▶ Your objective
Within the listing below, locate all lines containing the word "scene". Copy each one.

Entries with model source code
--- Begin ---

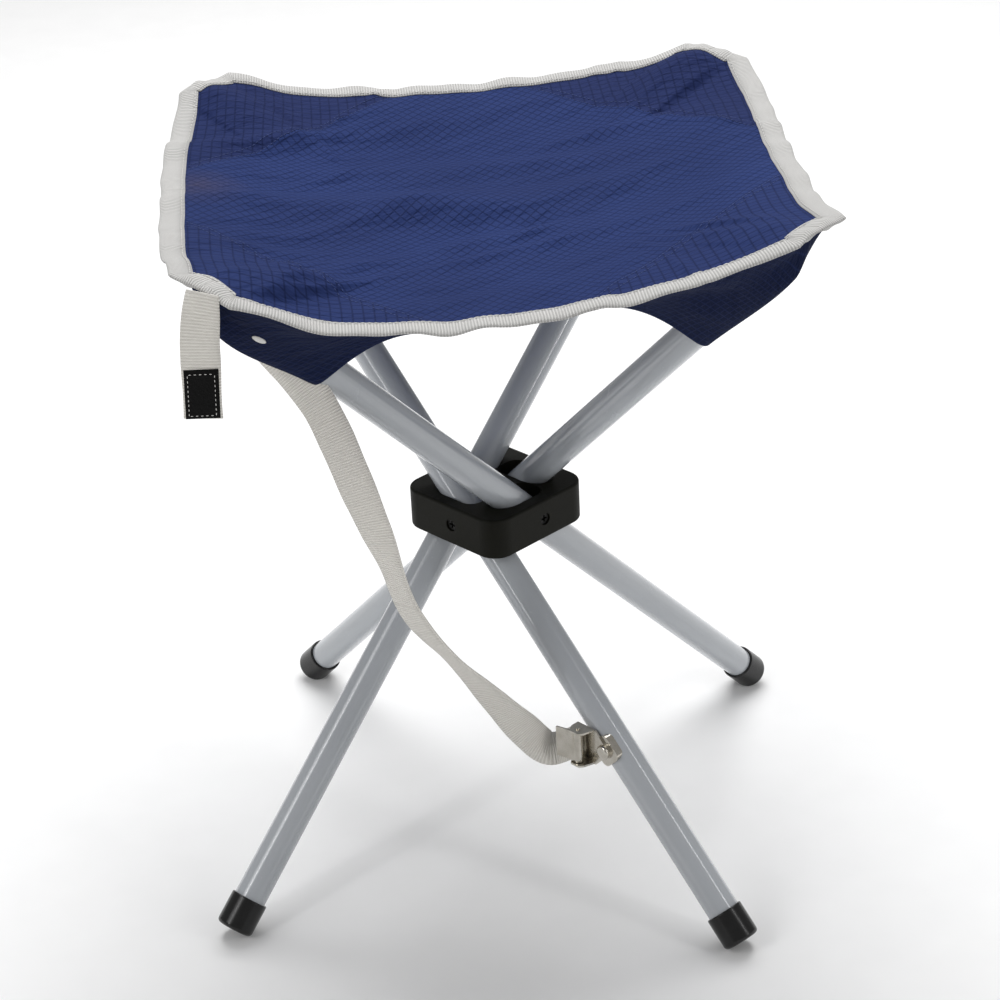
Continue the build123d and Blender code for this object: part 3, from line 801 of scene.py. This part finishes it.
def make_pocket(number):
    """A pocket's middle, which wraps the tube, and its two wings, all riding on the leg."""
    pin, _, out, up, below = leg(number)
    bottom, along_a, along_b = pocket_lines(number)
    none, full = np.zeros(POCKET_ROWS), np.ones(POCKET_ROWS)
    middle = []
    for edge in (along_a, along_b):
        side = (edge - pin) @ out
        sign = 1 if np.mean(side) > 0 else -1
        split = np.clip(SLEEVE / np.maximum(np.abs(side), 1 * MM), 0, 0.9)
        pieces = {"sleeve": (none, split, SLEEVE_COLUMNS), "wing": (split, full, WING_COLUMNS)}
        side_name = "right" if sign > 0 else "left"
        for kind, (inner, outer, columns) in pieces.items():
            grid, normal, uv = pocket_wing(number, sign, edge, bottom, inner, outer, columns)
            piece = shell(f"pocket_{kind}_{number}_{side_name}", grid, normal, CLOTH, uv, MATERIALS["pocket"])
            if kind == "sleeve":
                middle.append(piece)
                continue
            if (number, sign) == EYELET_WING:
                i, j = EYELET_PLACE
                eyelet = stitched_eyelet(grid[i, j], normal[i, j], unit(grid[i + 1, j] - grid[i - 1, j]))
                piece = join([piece, eyelet], piece.name)
            dress_pocket(piece, number)
            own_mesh(piece)
    middle = join(middle, f"pocket_sleeve_{number}")
    dress_pocket(middle, number)


def stitched_eyelet(place, normal, along):
    """Lens-shaped eyelet of close white stitches."""
    side = unit(np.cross(normal, along))
    rings, count = 6, 28
    long, wide, high = EYELET_SIZE
    tilt = np.linspace(-math.pi / 2, math.pi / 2, rings + 1)[:, None, None]
    angle = (2 * math.pi * np.arange(count) / count)[None, :, None]
    points = (place + np.cos(tilt) * (along * long * np.cos(angle) + side * wide * np.sin(angle))
              + normal * high * np.sin(tilt))
    faces = grid_faces(rings + 1, count, wrap=True)
    return weld(make_mesh("eyelet", points.reshape(-1, 3), faces, MATERIALS["white_thread"]))


def dress_pocket(piece, number):
    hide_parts(f"corner_pocket_{number}")
    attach(piece, f"leg_{number}")


def make_pockets():
    for number in LEG_TOPS:
        make_pocket(number)


# ---------------------------------------------------------------- straps

STRAP_ROUTE = [
    (-163, -118, 404), (-142, -120, 382), (-117, -121, 360), (-98, -123, 330), (-80, -126, 290),
    (-62, -126, 248), (-48, -121, 208), (-29, -114, 174), (-7, -105, 142), (12, -95, 112),
    (24, -86, 92), (33, -82, 90), (40.1, -89.1, 98.0),
]
STRAP_TWIST = [                         # share of the route and degrees from FACING
    (0.0, 80), (0.07, 75), (0.20, 5), (0.28, 0), (0.42, 20), (0.52, 56), (0.60, 52), (0.70, 74), (0.84, 28),
    (0.93, -10), (1.0, -36),
]
STRAP_SWAY = [                          # share of the route and millimetres towards +X
    (0.0, 0), (0.10, 12), (0.20, 16), (0.29, 12), (0.40, 7), (0.50, 3), (0.62, -2), (0.72, 2), (0.82, 0),
    (1.0, 0),
]
SMOOTHING = 27                          # samples that a sway or a twist is averaged over
STRAP_HIDDEN = 0.035                    # share of the route that lies in the seam at its top
STRAP_RISE = 19 * MM                    # of its top end, up to the seam
FACING = np.array([0.0, -0.89, 0.46])   # the strap's face at no twist


def route_points(points, samples=260):
    """Evenly spaced points on the smooth curve that the route's points control."""
    curve = bpy.data.curves.new("route", "CURVE")
    curve.dimensions = "3D"
    spline = curve.splines.new("NURBS")
    spline.points.add(len(points) - 1)
    for point, place in zip(spline.points, points):
        point.co = (*(c * MM for c in place), 1)
    spline.order_u = 3
    spline.use_endpoint_u = True
    spline.resolution_u = 24
    obj = bpy.data.objects.new("route", curve)
    mesh = bpy.data.meshes.new_from_object(obj)
    line = np.array([v.co for v in mesh.vertices])
    bpy.data.objects.remove(obj)
    bpy.data.curves.remove(curve)
    bpy.data.meshes.remove(mesh)
    run = distances(line)
    even = np.linspace(0, run[-1], samples)
    return points_at(even, run, line), even


def smoothed(values, weights):
    """Values averaged over their neighbours, with the ends held."""
    return np.convolve(np.pad(values, SMOOTHING // 2, mode="edge"), weights / weights.sum(), mode="valid")


def ribbon(name, line, across, run):
    """Webbing along a line, with its width along the across vectors."""
    tangent = unit(np.gradient(line, axis=0))
    across = unit(across - tangent * np.sum(across * tangent, 1)[:, None])
    normal = np.cross(tangent, across)
    shape = [(-0.5, 0.0), (-0.485, 0.5), (-0.25, 0.5), (0.0, 0.5), (0.25, 0.5), (0.485, 0.5),
             (0.5, 0.0), (0.485, -0.5), (0.25, -0.5), (0.0, -0.5), (-0.25, -0.5), (-0.485, -0.5)]
    wobble = 0.25 * MM * np.sin(run / (7 * MM)) * np.sin(run / (19 * MM) + 2)
    rings = [line + across * (x * WEBBING_WIDTH + (wobble[:, None] if abs(x) > 0.4 else 0) * np.sign(x))
             + normal * (z * WEBBING_THICKNESS) for x, z in shape]
    grid = np.stack(rings, 1)
    uv_across = np.array([x * WEBBING_WIDTH for x, _ in shape])
    uv = np.stack(np.broadcast_arrays(uv_across[None, :], run[:, None]), -1)
    faces = closed_faces(*grid.shape[:2])
    return make_mesh(name, grid.reshape(-1, 3), faces, MATERIALS["webbing"], uv.reshape(-1, 2))


def make_carry_strap():
    """The strap in two pieces, split where its route passes the height of the legs' pins."""
    line, run = route_points(STRAP_ROUTE)
    share = run / run[-1]
    sway = np.interp(share, *zip(*STRAP_SWAY)) * MM
    line[:, 0] += smoothed(sway, np.ones(SMOOTHING))
    line[:, 2] += STRAP_RISE * np.clip(1 - (share - STRAP_HIDDEN) / 0.12, 0, 1) ** 1.5
    run = distances(line)
    twist = smoothed(np.radians(np.interp(share, *zip(*STRAP_TWIST))), np.hanning(SMOOTHING))
    tangent = unit(np.gradient(line, axis=0))
    flat = unit(np.cross(tangent, FACING))
    across = flat * np.cos(twist)[:, None] + np.cross(tangent, flat) * np.sin(twist)[:, None]
    middle = int(np.argmin(np.abs(line[:, 2] - PIN_HEIGHT)))
    first = int(np.argmax(share > STRAP_HIDDEN))
    parts = {"carry_strap_upper": slice(first, middle + 1), "carry_strap_lower": slice(middle, len(line))}
    for name, part in parts.items():
        piece = ribbon(name, line[part], across[part], run[part])
        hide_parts("carry_strap")
        if name.endswith("upper"):
            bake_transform(piece)
        else:
            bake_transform(piece)


def make_closure_strap():
    """Short strap that hangs from the front left corner, twisted a little under the edge tape."""
    low, high = (np.array(corner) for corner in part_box("closure_strap"))
    centre = (low + high) / 2 - (2.5 * MM, 0, 0)
    drop = np.linspace(0, 1, 60)
    tuck = np.clip(1 - drop / 0.4, 0, 1) ** 1.5
    line = np.stack([centre[0] + (drop - 0.5) * -3 * MM + tuck * 2 * MM,
                     centre[1] + 0.5 * MM * np.sin(drop * 5) + tuck * 5.5 * MM,
                     high[2] - drop * (high[2] - low[2])], 1)
    run = drop * (high[2] - low[2])
    turn = np.radians(32) * tuck
    across = np.stack([np.cos(turn), -np.sin(turn), 0 * turn], 1)
    strap = ribbon("closure_webbing", line, across, run)
    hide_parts("closure_strap")
    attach(strap, "closure")
    make_hook_patch(line, centre[1])


PATCH_EDGE = 1.2 * MM                   # that the patch's rounded edge takes
LIFT = np.array([0, 0.1 * MM, 0])       # of its stitches off the hooks


def make_hook_patch(line, plane):
    """Patch of hook tape sewn to the closure strap, whose line it follows."""
    patch_low, patch_high = (np.array(corner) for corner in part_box("hook_patch"))
    x = np.linspace(patch_low[0], patch_high[0], 10)
    z = np.linspace(patch_high[2], patch_low[2], 14)
    edge_x = np.minimum(x - x[0], x[-1] - x) / PATCH_EDGE
    edge_z = np.minimum(z[0] - z, z - z[-1]) / PATCH_EDGE
    pillow = np.minimum(1, edge_z)[:, None] * np.minimum(1, edge_x)[None, :]
    lean = np.interp(z, line[::-1, 2], line[::-1, 0])
    front = plane - WEBBING_THICKNESS / 2 - (0.5 + 0.9 * pillow) * MM
    grid = np.stack(np.broadcast_arrays(x[None, :] - np.mean(x) + lean[:, None], front, z[:, None]), -1)
    normal = np.broadcast_to([0.0, -1.0, 0.0], grid.shape)
    patch = shell("hook_tape", grid, normal, 0.9 * MM, grid[..., [0, 2]], MATERIALS["hook"])
    border = []
    for seam in (grid[1:-1, 1], grid[1:-1, -2], grid[1, 1:-1], grid[-2, 1:-1]):
        border.append(stitches("border", seam - LIFT, np.tile([0, -1.0, 0], (len(seam), 1)),
                               MATERIALS["white_thread"], pitch=2.6 * MM, length=1.2 * MM, radius=0.2 * MM))
    patch = join([patch] + border, "hook_tape")
    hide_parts("hook_patch")
    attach(patch, "closure")


# ---------------------------------------------------------------- room, light and camera

def make_floor():
    size = 6.0
    mesh = bpy.data.meshes.new("floor")
    corners = [(-size, -size, 0), (size, -size, 0), (size, size, 0), (-size, size, 0)]
    mesh.from_pydata(corners, [], [(0, 1, 2, 3)])
    floor = bpy.data.objects.new("floor", mesh)
    bpy.context.scene.collection.objects.link(floor)
    n = Nodes("floor")
    grain = n.noise(n.place(), 30, 2, 0.5)
    colour = n.ramp(grain, [(0.0, (0.86, 0.86, 0.86)), (1.0, (0.90, 0.90, 0.90))])
    n.set(Specular_IOR_Level=0.1, Roughness=0.9)
    mesh.materials.append(n.finish(colour))


def area_light(name, place, width, height, power):
    """Soft light that faces the stool's middle."""
    light = bpy.data.lights.new(name, "AREA")
    light.energy = power
    light.shape = "RECTANGLE"
    light.size = width
    light.size_y = height
    obj = bpy.data.objects.new(name, light)
    bpy.context.scene.collection.objects.link(obj)
    obj.location = place
    obj.rotation_mode = "QUATERNION"
    obj.rotation_quaternion = (Vector((0, 0, 0.25)) - Vector(place)).to_track_quat("-Z", "Y")


def make_lights():
    bpy.context.scene.view_settings.view_transform = "Standard"
    world = bpy.data.worlds.new("studio")
    world.use_nodes = True
    world.node_tree.nodes["Background"].inputs[0].default_value = (1, 1, 1, 1)
    world.node_tree.nodes["Background"].inputs[1].default_value = 0.34
    bpy.context.scene.world = world
    area_light("top", (0.1, 1.0, 2.2), 1.8, 1.8, 58)
    area_light("key", (-1.4, -1.1, 1.5), 0.9, 0.9, 7)
    area_light("left_strip", (-1.3, -1.2, 0.9), 0.10, 1.5, 4)
    area_light("right_strip", (1.5, -0.9, 0.9), 0.12, 1.5, 6)


def make_camera():
    """The photograph's view: azimuth, elevation, roll, distance and framing."""
    azimuth, elevation, roll = math.radians(0.771), math.radians(27.514), math.radians(-2.633)
    target, distance = Vector((0.0115, 0.0023, 0.2141)), 1.6087
    back = Vector((math.sin(azimuth) * math.cos(elevation), -math.cos(azimuth) * math.cos(elevation),
                   math.sin(elevation)))
    right = (-back).cross(Vector((0, 0, 1))).normalized()
    up = right.cross(-back)
    right, up = (right * math.cos(roll) + up * math.sin(roll), up * math.cos(roll) - right * math.sin(roll))
    camera = bpy.data.objects.new("camera", bpy.data.cameras.new("camera"))
    bpy.context.scene.collection.objects.link(camera)
    camera.data.sensor_width = 36
    camera.data.lens = 98.0
    camera.data.shift_x = -0.0145
    camera.data.shift_y = -0.0058
    camera.data.clip_start, camera.data.clip_end = 0.05, 50
    camera.matrix_world = Matrix((
        (right.x, up.x, back.x, 0), (right.y, up.y, back.y, 0), (right.z, up.z, back.z, 0), (0, 0, 0, 1)))
    camera.location = target + back * distance
    bpy.context.scene.camera = camera


make_camera()
make_carry_strap()
make_floor()
make_lights()
dress_frame()
for quadrant in QUADRANTS:
    make_panel(quadrant)
    make_binding(quadrant)
    make_corner_seams(quadrant)
make_pockets()
make_closure_strap()
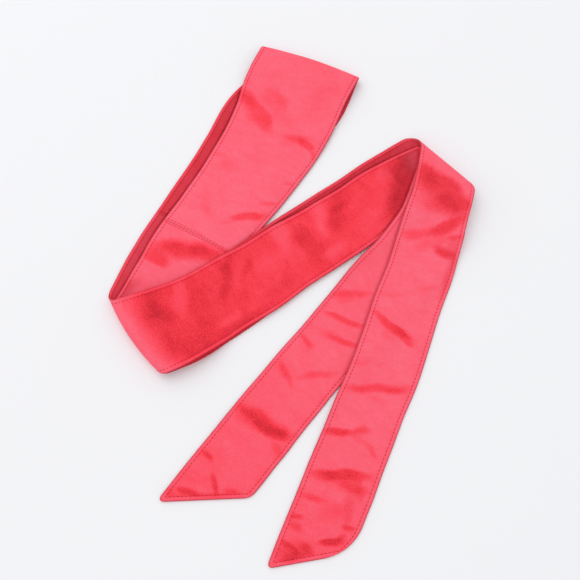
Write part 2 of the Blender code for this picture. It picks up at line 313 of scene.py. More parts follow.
# height of the middle of the wall of one stretch over plan points
def heights(name, points):
    lying = []
    for path in paths.values():
        lift = np.zeros(len(points))
        for z, outside in lying:
            drop = z + lay["pitch"] - lay["wall"] / 2
            lift += (drop * ease(outside, lay["dropReach"] + lay["dropSlope"] * drop)) ** lay["blend"]
        z = lay["wall"] / 2 + lift ** (1 / lay["blend"])
        for foldName in (path.stretch["start"], path.stretch["end"]):
            if foldName:
                fold = lay["folds"][foldName]
                reach = lay["rollReach"] if layerPlace(fold, path.name)[1] else lay["levelReach"]
                z = z + np.maximum(foldLevel(fold, path.name) - z, 0) * ease(insideFold(fold, points), reach)
        if path.name == name:
            return z
        lying.append((z, distanceOutside(points, path.outline)))


# how bare this stretch is: 1 away from the layers that lie on it, 0 beneath one; and the shadow
# close beside their edges
def overlaid(name, points):
    order = list(paths)
    bare, shadow = np.ones(len(points)), np.zeros(len(points))
    for above in order[order.index(name) + 1:]:
        outside = distanceOutside(points, paths[above].outline)
        bare *= 1 - ease(outside, suedette["bareReach"])
        shadow = np.maximum(shadow, ease(outside, suedette["shadowReach"]))
    return bare, shadow * suedette["shadows"].get(name, 0)


ties = {
    "tieBack": ["backDown", "backBand", "backTail"],
    "tieFront": ["frontDown", "frontBand", "frontTail"],
}

paths = {}
for tie, names in ties.items():
    station = math.pi * lay["folds"]["top"]["radius"] / 2 + lay["doubledAt"] * (1 if tie == "tieBack" else -1)
    for name in names:
        paths[name] = ClothPath(name, station)
        fold = lay["folds"].get(paths[name].stretch["end"])
        if fold:
            station += paths[name].length + math.pi * turnRadius(fold, name)
paths = {name: paths[name] for name in lay["stretches"]}
print("laid the middle lines:", {name: round(path.length) for name, path in paths.items()})


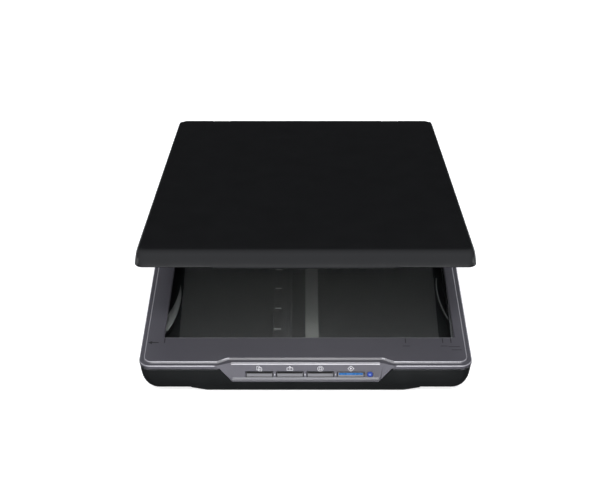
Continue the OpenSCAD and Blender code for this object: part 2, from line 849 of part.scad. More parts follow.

--- End ---

▶ The answer
Continue the build123d and Blender code for this object: part 3, from line 801 of scene.py. This part finishes it.
    bpy.context.scene.collection.objects.link(floor)
    bpy.context.scene.collection.objects.link(obj)
    bpy.context.scene.view_settings.view_transform = "Standard"
    bpy.context.scene.world = world
    bpy.context.scene.collection.objects.link(camera)
    bpy.context.scene.camera = camera
Write part 2 of the Blender code for this picture. It picks up at line 313 of scene.py. More parts follow.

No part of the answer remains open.